A 30-year-old Taneytown woman was found guilty yesterday of burning her car near Big Pipe Creek in September to collect the insurance money.

In a plea agreement, Laura Lee Bush -- also known as Laura Lee Marsden -- pleaded not guilty but allowed the prosecutor's statement of facts in the car burning and an unrelated theft case to be the only evidence against her.


Prosecutors agreed to drop the remaining charges and a second burglary case against her in exchange for the plea.

According to prosecutors, Bush -- a dancer in a South Baltimore nightclub -- reported to Taneytown Police Chief Melvin Diggs on Sept. 21 that her 1992 Mitsubishi had been stolen from her O'Brien Avenue home.


The burned car was found on Nusbaum Road near Big Pipe Creek.

An investigation by the Maryland State Fire Marshal's office found that an accelerant had been used on the vehicle.

In addition, Bush's neighbors said they saw her and a friend driving the car about 1:30 a.m. the day the car was reported stolen.

Friend questioned

Police questioned the friend, who admitted that he helped her burn the car for $1,000 of the insurance money.

A sting operation in which police monitored a phone call and a meeting at the nightclub between Bush and her friend helped officers confirm the information.
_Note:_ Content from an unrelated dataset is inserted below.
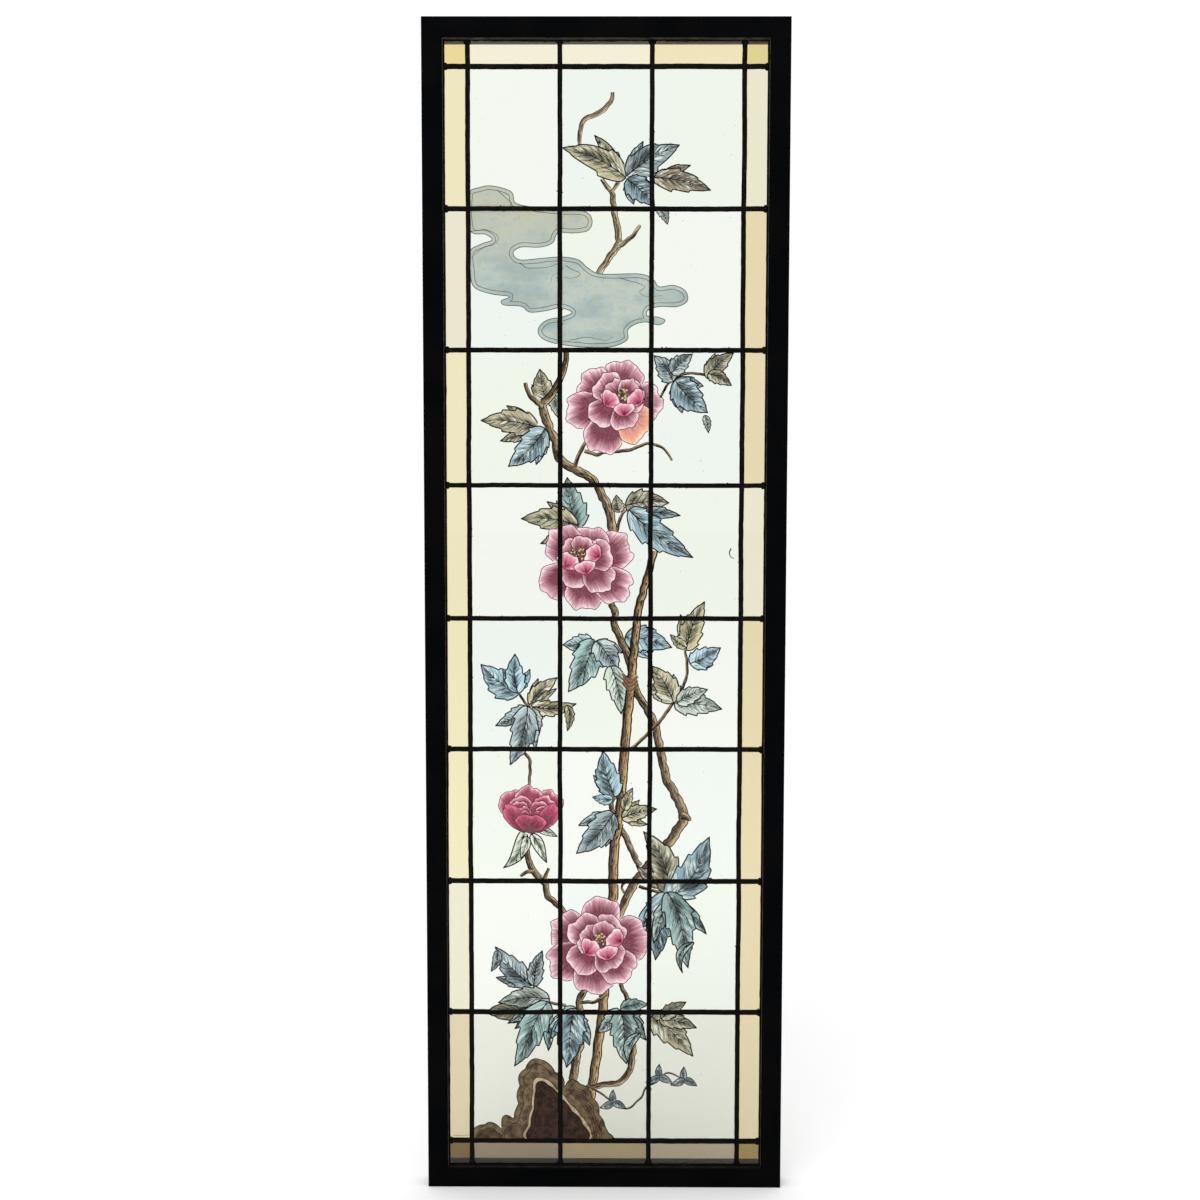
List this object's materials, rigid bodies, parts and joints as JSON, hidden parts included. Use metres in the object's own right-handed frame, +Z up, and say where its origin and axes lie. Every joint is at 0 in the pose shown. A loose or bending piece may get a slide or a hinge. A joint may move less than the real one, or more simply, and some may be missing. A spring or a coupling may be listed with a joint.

In the unrelated theft case, prosecutors said three residents of Crows Court in Westminster reported a number of items, including a $3,000 diamond engagement ring, missing from their apartment May 20, 1995.

After searching Bush's home, police found several Dallas Cowboys plaques that had been reported stolen from the Westminster apartment. When Bush later was arrested, police found her with the diamond engagement ring. Other jewelry, motorcycle helmets and a videocassette recorder were among the property taken from the apartment. It was unclear yesterday whether those items were recovered.


Bush, who will be sentenced for yesterday's convictions April 9, was convicted in August 1993 of marrying a Howard County man in Carroll County while she was married to a man in Baltimore County.

She was sentenced to a six-month suspended sentence and ordered to get counseling in the bigamy case.

Court records and press accounts also show that in 1982, Bush -- then known by her maiden name, Laura Lee Feist -- was convicted in California of second-degree murder in the death of her boyfriend.

Bullet in her shoulder

According to court records, she shot the young man and then turned the gun on herself.

During a hearing to release her from probation in the bigamy case, testimony from a psychologist indicated the bullet is still in Bush's shoulder.


Bush, who was 17 at the time, was sentenced to 17 years in the California Youth Authority for the murder conviction, court records said. She served six years of her sentence, during which she earned a bachelor's degree in psychology, and moved to Maryland soon after.

Before the bigamy conviction, Bush was employed as a counselor at Springfield Hospital Center in Sykesville.

The psychologist's testimony indicated she quit working at the hospital because she found it too stressful.